• **WRITTEN TASK**:
Your task is to copy the material exactly.

= = = = = = =

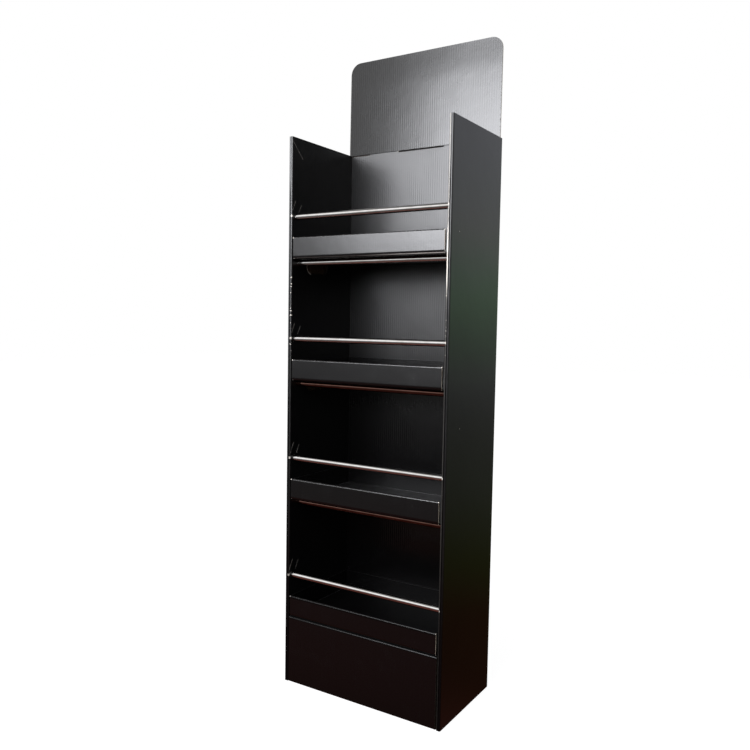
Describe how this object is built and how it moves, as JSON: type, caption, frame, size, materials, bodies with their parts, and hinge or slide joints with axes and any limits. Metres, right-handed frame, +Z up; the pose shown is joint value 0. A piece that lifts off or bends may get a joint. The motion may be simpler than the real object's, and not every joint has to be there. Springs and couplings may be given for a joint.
{
  "type": "cardboard display stand",
  "caption": "Free-standing black cardboard shop display: double side walls, a rounded header, rolled-lip shelf trays and chromed guard tubes.",
  "frame": {"origin": "on the floor, at the middle of the stand's footprint", "axes": "+Z up; the open front faces -Y and +X is to the right as the front is faced"},
  "size_m": [0.458, 0.27, 1.65],
  "materials": {
    "black_board": "glossy black laminate over corrugated board",
    "chromed_tube": "bright chrome"
  },
  "bodies": {
    "root": {"body": "black_board", "back_card": "black_board", "plinth": "black_board", "tray_1": "black_board", "guard_tube_1": "chromed_tube", "tray_2": "black_board", "guard_tube_2": "chromed_tube", "shelf_tube_2": "chromed_tube", "tray_3": "black_board", "guard_tube_3": "chromed_tube", "shelf_tube_3": "chromed_tube", "tray_4": "black_board", "guard_tube_4": "chromed_tube", "shelf_tube_4": "chromed_tube"}
  },
  "joints": []
}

= = = = = = =

• **EXERCISE SOLUTION**:
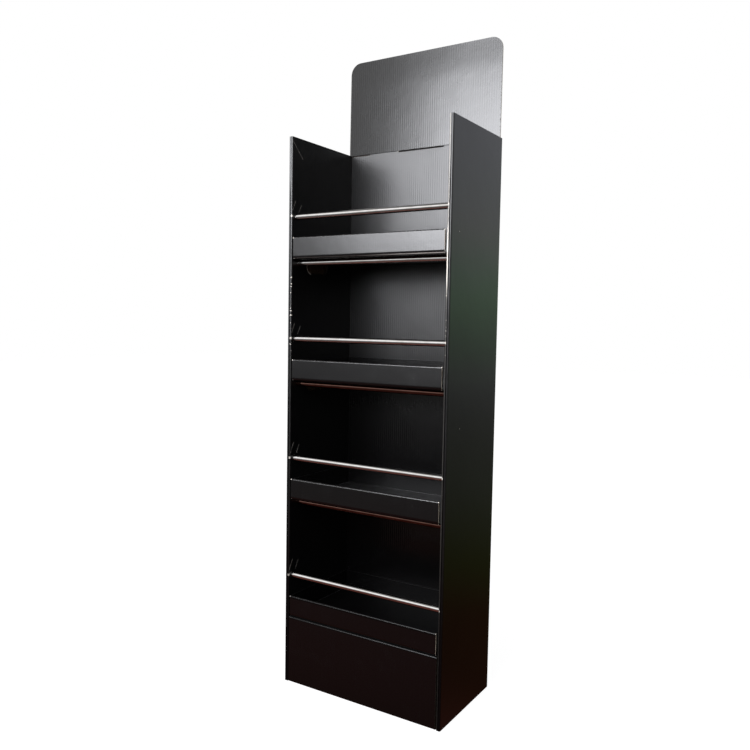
Describe how this object is built and how it moves, as JSON: type, caption, frame, size, materials, bodies with their parts, and hinge or slide joints with axes and any limits. Metres, right-handed frame, +Z up; the pose shown is joint value 0. A piece that lifts off or bends may get a joint. The motion may be simpler than the real object's, and not every joint has to be there. Springs and couplings may be given for a joint.
{
  "type": "cardboard display stand",
  "caption": "Free-standing black cardboard shop display: double side walls, a rounded header, rolled-lip shelf trays and chromed guard tubes.",
  "frame": {"origin": "on the floor, at the middle of the stand's footprint", "axes": "+Z up; the open front faces -Y and +X is to the right as the front is faced"},
  "size_m": [0.458, 0.27, 1.65],
  "materials": {
    "black_board": "glossy black laminate over corrugated board",
    "chromed_tube": "bright chrome"
  },
  "bodies": {
    "root": {"body": "black_board", "back_card": "black_board", "plinth": "black_board", "tray_1": "black_board", "guard_tube_1": "chromed_tube", "tray_2": "black_board", "guard_tube_2": "chromed_tube", "shelf_tube_2": "chromed_tube", "tray_3": "black_board", "guard_tube_3": "chromed_tube", "shelf_tube_3": "chromed_tube", "tray_4": "black_board", "guard_tube_4": "chromed_tube", "shelf_tube_4": "chromed_tube"}
  },
  "joints": []
}